------ Source material

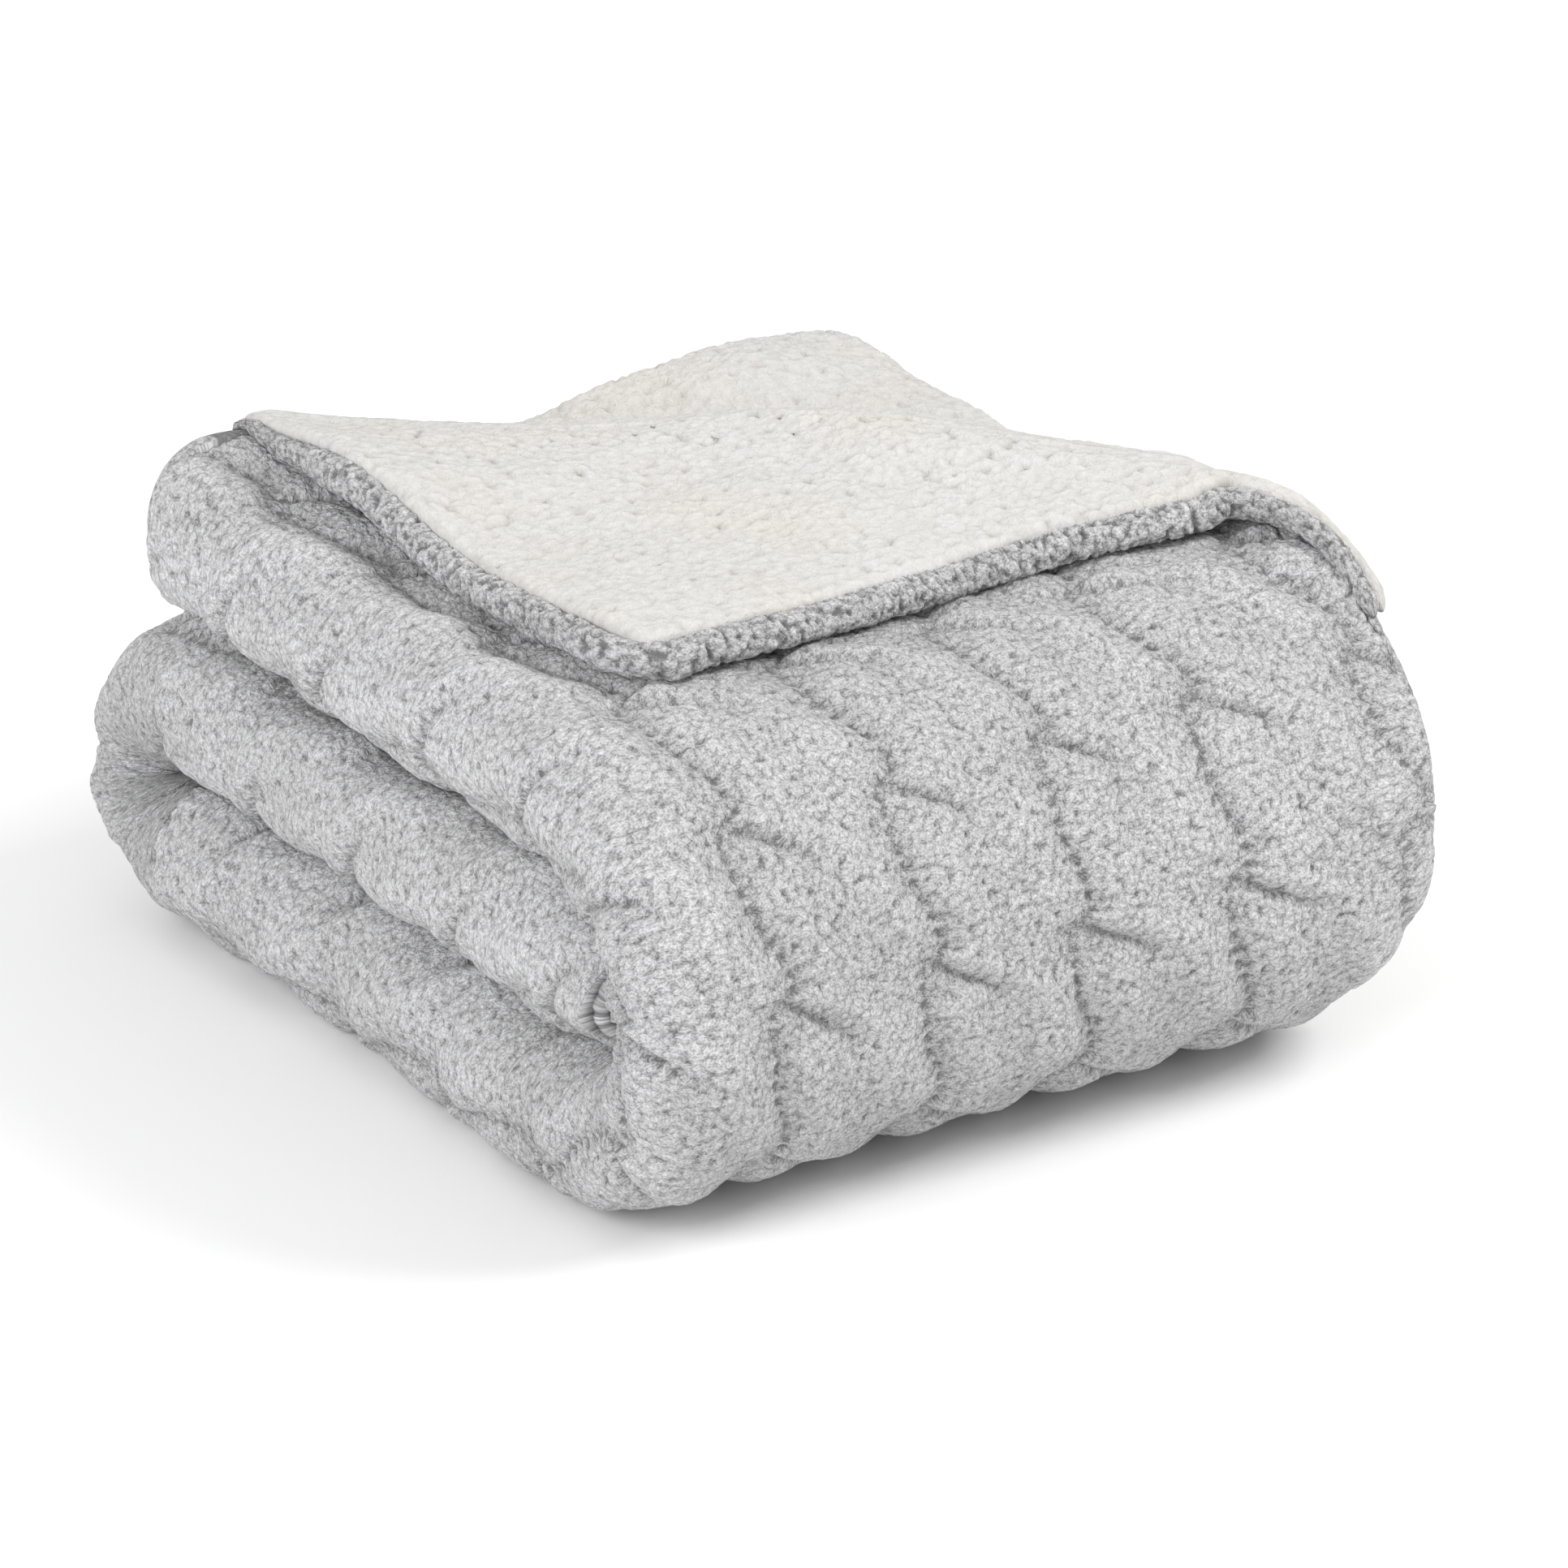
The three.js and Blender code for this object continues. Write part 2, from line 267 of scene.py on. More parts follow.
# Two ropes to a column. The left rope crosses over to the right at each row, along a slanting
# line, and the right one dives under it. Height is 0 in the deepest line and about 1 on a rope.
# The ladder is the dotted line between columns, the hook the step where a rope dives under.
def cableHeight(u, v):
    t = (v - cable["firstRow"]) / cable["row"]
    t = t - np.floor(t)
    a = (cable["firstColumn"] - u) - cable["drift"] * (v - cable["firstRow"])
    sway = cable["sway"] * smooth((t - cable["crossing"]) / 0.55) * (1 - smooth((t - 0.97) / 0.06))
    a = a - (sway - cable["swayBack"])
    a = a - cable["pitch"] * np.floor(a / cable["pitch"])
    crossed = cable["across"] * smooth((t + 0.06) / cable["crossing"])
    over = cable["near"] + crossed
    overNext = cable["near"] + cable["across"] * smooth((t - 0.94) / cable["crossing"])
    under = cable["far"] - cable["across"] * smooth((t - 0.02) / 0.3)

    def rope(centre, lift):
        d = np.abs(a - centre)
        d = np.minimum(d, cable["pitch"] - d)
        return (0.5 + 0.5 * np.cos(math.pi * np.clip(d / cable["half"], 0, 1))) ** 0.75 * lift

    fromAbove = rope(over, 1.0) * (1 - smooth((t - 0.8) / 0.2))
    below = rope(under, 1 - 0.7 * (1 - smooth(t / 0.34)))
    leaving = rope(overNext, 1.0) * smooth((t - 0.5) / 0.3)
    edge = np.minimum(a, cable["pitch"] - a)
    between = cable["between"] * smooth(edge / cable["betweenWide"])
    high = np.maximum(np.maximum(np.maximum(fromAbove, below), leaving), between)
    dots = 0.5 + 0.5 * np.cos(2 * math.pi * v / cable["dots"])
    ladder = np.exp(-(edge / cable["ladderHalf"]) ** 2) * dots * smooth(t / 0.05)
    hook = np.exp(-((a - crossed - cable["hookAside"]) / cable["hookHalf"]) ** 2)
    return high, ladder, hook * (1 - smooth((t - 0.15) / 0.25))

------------

**Task goal:** Output all of the material exactly as written.

**Written reply:**
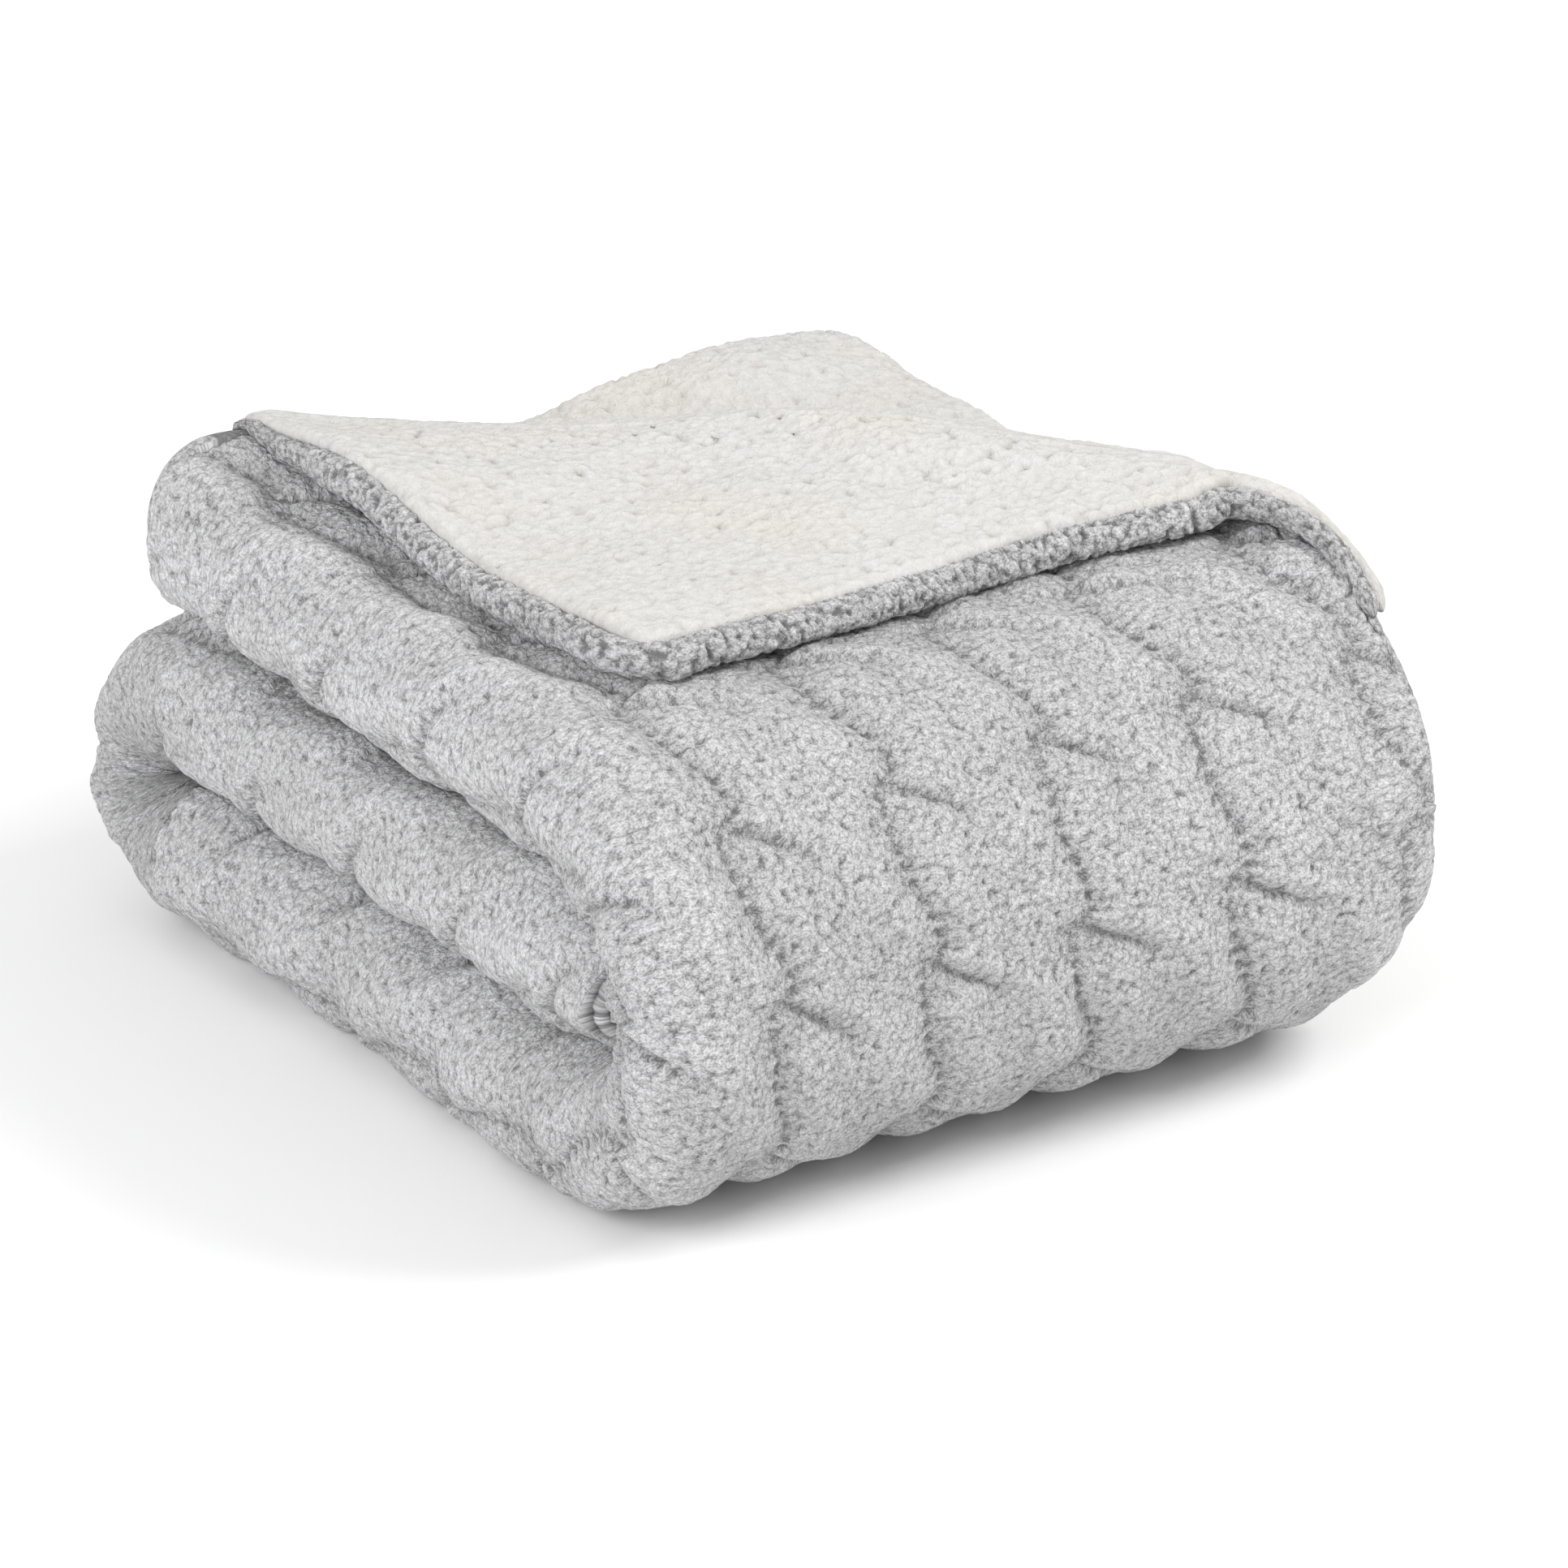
The three.js and Blender code for this object continues. Write part 2, from line 267 of scene.py on. More parts follow.
# Two ropes to a column. The left rope crosses over to the right at each row, along a slanting
# line, and the right one dives under it. Height is 0 in the deepest line and about 1 on a rope.
# The ladder is the dotted line between columns, the hook the step where a rope dives under.
def cableHeight(u, v):
    t = (v - cable["firstRow"]) / cable["row"]
    t = t - np.floor(t)
    a = (cable["firstColumn"] - u) - cable["drift"] * (v - cable["firstRow"])
    sway = cable["sway"] * smooth((t - cable["crossing"]) / 0.55) * (1 - smooth((t - 0.97) / 0.06))
    a = a - (sway - cable["swayBack"])
    a = a - cable["pitch"] * np.floor(a / cable["pitch"])
    crossed = cable["across"] * smooth((t + 0.06) / cable["crossing"])
    over = cable["near"] + crossed
    overNext = cable["near"] + cable["across"] * smooth((t - 0.94) / cable["crossing"])
    under = cable["far"] - cable["across"] * smooth((t - 0.02) / 0.3)

    def rope(centre, lift):
        d = np.abs(a - centre)
        d = np.minimum(d, cable["pitch"] - d)
        return (0.5 + 0.5 * np.cos(math.pi * np.clip(d / cable["half"], 0, 1))) ** 0.75 * lift

    fromAbove = rope(over, 1.0) * (1 - smooth((t - 0.8) / 0.2))
    below = rope(under, 1 - 0.7 * (1 - smooth(t / 0.34)))
    leaving = rope(overNext, 1.0) * smooth((t - 0.5) / 0.3)
    edge = np.minimum(a, cable["pitch"] - a)
    between = cable["between"] * smooth(edge / cable["betweenWide"])
    high = np.maximum(np.maximum(np.maximum(fromAbove, below), leaving), between)
    dots = 0.5 + 0.5 * np.cos(2 * math.pi * v / cable["dots"])
    ladder = np.exp(-(edge / cable["ladderHalf"]) ** 2) * dots * smooth(t / 0.05)
    hook = np.exp(-((a - crossed - cable["hookAside"]) / cable["hookHalf"]) ** 2)
    return high, ladder, hook * (1 - smooth((t - 0.15) / 0.25))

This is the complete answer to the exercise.